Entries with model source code
((
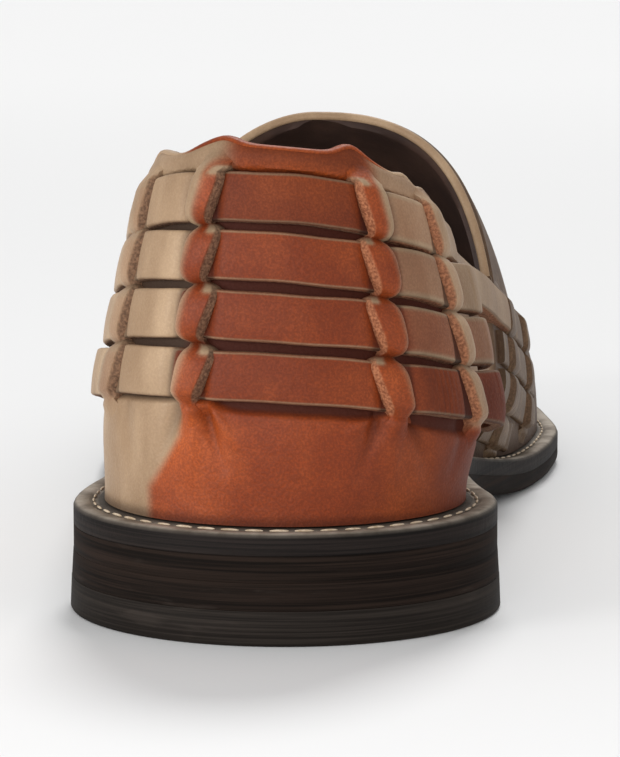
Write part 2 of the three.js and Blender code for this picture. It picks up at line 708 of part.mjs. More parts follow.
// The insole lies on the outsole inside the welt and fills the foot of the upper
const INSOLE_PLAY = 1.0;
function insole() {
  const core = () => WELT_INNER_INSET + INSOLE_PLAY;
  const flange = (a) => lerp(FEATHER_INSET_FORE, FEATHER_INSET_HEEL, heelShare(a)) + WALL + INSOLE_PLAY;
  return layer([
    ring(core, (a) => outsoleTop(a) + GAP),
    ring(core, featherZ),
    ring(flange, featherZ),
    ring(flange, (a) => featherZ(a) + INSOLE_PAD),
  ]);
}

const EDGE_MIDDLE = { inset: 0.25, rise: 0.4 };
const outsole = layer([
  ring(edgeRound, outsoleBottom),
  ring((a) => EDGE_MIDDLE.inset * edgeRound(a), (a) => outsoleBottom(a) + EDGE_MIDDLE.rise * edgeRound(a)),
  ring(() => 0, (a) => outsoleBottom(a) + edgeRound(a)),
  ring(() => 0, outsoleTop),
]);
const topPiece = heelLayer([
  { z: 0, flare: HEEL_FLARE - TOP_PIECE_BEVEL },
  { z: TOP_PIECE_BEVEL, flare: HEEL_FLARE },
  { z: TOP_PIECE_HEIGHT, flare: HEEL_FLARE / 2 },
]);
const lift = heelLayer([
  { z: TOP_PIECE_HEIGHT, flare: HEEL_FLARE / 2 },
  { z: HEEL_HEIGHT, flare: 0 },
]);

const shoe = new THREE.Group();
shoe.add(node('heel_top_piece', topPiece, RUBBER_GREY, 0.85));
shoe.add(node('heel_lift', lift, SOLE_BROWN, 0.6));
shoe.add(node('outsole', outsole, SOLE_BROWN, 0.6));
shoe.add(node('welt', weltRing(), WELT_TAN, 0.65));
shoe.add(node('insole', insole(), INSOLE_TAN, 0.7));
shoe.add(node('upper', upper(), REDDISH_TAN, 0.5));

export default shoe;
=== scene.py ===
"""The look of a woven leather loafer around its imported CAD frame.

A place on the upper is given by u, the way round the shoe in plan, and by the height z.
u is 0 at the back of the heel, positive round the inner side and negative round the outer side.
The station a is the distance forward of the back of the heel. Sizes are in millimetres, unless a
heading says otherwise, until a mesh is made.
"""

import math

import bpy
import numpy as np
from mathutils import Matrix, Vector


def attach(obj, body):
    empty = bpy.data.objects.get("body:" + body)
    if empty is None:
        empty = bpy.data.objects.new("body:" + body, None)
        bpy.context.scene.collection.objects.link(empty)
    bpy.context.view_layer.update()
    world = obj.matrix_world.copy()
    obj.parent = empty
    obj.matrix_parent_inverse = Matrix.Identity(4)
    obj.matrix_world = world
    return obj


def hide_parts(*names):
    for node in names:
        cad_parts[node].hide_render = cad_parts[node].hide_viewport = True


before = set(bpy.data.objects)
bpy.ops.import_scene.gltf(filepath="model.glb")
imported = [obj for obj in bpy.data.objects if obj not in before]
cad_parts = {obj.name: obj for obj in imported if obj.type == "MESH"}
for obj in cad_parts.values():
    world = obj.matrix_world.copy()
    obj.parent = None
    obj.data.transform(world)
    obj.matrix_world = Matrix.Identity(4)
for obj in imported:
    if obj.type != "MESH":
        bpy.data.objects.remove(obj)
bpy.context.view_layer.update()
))
((
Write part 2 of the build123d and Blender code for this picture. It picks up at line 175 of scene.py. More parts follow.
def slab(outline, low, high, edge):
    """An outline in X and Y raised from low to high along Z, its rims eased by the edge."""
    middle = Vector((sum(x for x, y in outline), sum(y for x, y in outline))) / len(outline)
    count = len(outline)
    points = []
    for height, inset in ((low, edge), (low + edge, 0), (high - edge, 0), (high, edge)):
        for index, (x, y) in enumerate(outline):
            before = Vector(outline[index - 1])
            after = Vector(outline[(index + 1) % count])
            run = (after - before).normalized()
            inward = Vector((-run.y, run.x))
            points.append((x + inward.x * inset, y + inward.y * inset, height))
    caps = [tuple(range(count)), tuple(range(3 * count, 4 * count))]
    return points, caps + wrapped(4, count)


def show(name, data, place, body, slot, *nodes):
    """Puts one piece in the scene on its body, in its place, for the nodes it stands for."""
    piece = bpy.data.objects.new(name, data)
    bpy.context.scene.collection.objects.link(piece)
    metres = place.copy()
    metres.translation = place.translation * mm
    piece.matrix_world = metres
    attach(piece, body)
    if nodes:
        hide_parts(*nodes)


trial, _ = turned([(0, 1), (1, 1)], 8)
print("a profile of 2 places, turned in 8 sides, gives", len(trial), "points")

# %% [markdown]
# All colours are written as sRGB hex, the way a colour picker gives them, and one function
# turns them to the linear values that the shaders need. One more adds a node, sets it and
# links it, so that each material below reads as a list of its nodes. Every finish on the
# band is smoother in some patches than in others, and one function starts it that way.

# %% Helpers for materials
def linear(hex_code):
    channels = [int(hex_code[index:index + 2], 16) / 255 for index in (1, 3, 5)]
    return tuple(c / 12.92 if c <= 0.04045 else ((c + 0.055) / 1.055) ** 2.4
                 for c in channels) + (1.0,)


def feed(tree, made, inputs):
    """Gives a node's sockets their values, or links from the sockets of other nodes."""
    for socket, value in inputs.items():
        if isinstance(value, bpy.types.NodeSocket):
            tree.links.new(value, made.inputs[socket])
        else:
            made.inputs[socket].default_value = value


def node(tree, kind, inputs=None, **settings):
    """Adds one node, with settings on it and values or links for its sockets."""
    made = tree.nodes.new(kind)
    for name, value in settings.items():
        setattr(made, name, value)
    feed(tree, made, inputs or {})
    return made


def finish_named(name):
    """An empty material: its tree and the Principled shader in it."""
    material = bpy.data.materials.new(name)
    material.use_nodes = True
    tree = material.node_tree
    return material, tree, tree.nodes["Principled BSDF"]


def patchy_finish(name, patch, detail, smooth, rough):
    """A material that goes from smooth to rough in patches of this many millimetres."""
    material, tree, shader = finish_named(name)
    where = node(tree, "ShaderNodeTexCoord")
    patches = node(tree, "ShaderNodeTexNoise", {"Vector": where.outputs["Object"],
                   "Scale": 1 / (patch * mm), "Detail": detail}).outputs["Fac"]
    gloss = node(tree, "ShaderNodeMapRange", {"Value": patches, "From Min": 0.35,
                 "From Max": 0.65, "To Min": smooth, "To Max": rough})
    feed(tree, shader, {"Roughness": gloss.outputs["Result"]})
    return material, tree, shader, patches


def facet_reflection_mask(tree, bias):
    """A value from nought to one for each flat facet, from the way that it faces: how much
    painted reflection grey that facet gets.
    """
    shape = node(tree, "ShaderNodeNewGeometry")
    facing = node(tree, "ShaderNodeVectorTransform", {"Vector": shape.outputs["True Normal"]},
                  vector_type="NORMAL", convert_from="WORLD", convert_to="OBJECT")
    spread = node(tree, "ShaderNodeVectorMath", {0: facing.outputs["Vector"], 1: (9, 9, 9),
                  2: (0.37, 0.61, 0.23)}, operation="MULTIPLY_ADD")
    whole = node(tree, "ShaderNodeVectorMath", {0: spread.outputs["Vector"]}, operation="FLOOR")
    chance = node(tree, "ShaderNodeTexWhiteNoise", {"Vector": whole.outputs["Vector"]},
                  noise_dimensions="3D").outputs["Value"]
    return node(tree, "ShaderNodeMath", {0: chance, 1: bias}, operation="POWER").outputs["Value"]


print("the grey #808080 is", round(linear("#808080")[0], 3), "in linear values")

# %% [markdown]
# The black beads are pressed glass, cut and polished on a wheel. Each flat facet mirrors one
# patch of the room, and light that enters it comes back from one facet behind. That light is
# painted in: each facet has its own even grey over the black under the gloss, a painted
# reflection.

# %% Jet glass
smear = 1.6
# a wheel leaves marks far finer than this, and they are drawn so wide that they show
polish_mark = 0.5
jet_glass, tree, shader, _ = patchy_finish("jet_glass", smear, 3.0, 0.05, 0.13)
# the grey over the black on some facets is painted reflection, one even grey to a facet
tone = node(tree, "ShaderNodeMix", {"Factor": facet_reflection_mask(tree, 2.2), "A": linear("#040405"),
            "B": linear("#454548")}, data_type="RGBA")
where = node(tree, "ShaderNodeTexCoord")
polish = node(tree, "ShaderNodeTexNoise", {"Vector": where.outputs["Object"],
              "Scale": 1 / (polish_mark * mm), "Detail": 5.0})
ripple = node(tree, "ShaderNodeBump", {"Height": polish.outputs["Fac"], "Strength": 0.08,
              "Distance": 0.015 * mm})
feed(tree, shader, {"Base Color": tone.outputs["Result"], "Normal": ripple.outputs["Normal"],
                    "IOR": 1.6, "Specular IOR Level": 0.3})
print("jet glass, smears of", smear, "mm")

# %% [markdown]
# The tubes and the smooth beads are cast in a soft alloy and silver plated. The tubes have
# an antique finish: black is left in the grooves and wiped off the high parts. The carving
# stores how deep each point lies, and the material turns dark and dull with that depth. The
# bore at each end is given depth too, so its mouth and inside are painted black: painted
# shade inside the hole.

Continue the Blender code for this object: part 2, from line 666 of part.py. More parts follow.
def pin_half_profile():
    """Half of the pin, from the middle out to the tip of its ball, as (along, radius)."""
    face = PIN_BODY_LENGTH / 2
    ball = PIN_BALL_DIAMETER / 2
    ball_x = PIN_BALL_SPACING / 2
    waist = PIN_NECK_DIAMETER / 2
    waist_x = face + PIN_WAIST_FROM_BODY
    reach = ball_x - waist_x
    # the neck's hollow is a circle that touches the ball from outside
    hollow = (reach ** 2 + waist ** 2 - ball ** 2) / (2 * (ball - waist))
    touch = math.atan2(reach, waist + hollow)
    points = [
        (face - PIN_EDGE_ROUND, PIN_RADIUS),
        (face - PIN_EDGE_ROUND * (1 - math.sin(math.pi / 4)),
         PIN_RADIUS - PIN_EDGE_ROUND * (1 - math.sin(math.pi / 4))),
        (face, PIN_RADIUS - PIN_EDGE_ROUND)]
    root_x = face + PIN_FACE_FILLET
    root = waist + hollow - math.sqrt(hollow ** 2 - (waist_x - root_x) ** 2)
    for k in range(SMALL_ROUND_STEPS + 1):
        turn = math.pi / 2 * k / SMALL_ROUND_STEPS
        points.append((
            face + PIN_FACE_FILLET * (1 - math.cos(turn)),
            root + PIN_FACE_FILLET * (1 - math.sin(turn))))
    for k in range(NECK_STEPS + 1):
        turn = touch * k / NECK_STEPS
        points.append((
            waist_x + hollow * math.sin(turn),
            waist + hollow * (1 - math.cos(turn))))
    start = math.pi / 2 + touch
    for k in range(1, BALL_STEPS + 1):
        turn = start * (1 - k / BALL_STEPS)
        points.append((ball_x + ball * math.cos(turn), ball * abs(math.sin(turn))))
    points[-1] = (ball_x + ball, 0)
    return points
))
_WHAT TO PRODUCE_: Your output shall consist solely of the lines from the line with "const shoe = new THREE.Group();" to the line with "bpy.data.objects.remove(obj)", reproduced exactly, both ends included.

_EXERCISE ANSWER_:
const shoe = new THREE.Group();
shoe.add(node('heel_top_piece', topPiece, RUBBER_GREY, 0.85));
shoe.add(node('heel_lift', lift, SOLE_BROWN, 0.6));
shoe.add(node('outsole', outsole, SOLE_BROWN, 0.6));
shoe.add(node('welt', weltRing(), WELT_TAN, 0.65));
shoe.add(node('insole', insole(), INSOLE_TAN, 0.7));
shoe.add(node('upper', upper(), REDDISH_TAN, 0.5));

export default shoe;
=== scene.py ===
"""The look of a woven leather loafer around its imported CAD frame.

A place on the upper is given by u, the way round the shoe in plan, and by the height z.
u is 0 at the back of the heel, positive round the inner side and negative round the outer side.
The station a is the distance forward of the back of the heel. Sizes are in millimetres, unless a
heading says otherwise, until a mesh is made.
"""

import math

import bpy
import numpy as np
from mathutils import Matrix, Vector


def attach(obj, body):
    empty = bpy.data.objects.get("body:" + body)
    if empty is None:
        empty = bpy.data.objects.new("body:" + body, None)
        bpy.context.scene.collection.objects.link(empty)
    bpy.context.view_layer.update()
    world = obj.matrix_world.copy()
    obj.parent = empty
    obj.matrix_parent_inverse = Matrix.Identity(4)
    obj.matrix_world = world
    return obj


def hide_parts(*names):
    for node in names:
        cad_parts[node].hide_render = cad_parts[node].hide_viewport = True


before = set(bpy.data.objects)
bpy.ops.import_scene.gltf(filepath="model.glb")
imported = [obj for obj in bpy.data.objects if obj not in before]
cad_parts = {obj.name: obj for obj in imported if obj.type == "MESH"}
for obj in cad_parts.values():
    world = obj.matrix_world.copy()
    obj.parent = None
    obj.data.transform(world)
    obj.matrix_world = Matrix.Identity(4)
for obj in imported:
    if obj.type != "MESH":
        bpy.data.objects.remove(obj)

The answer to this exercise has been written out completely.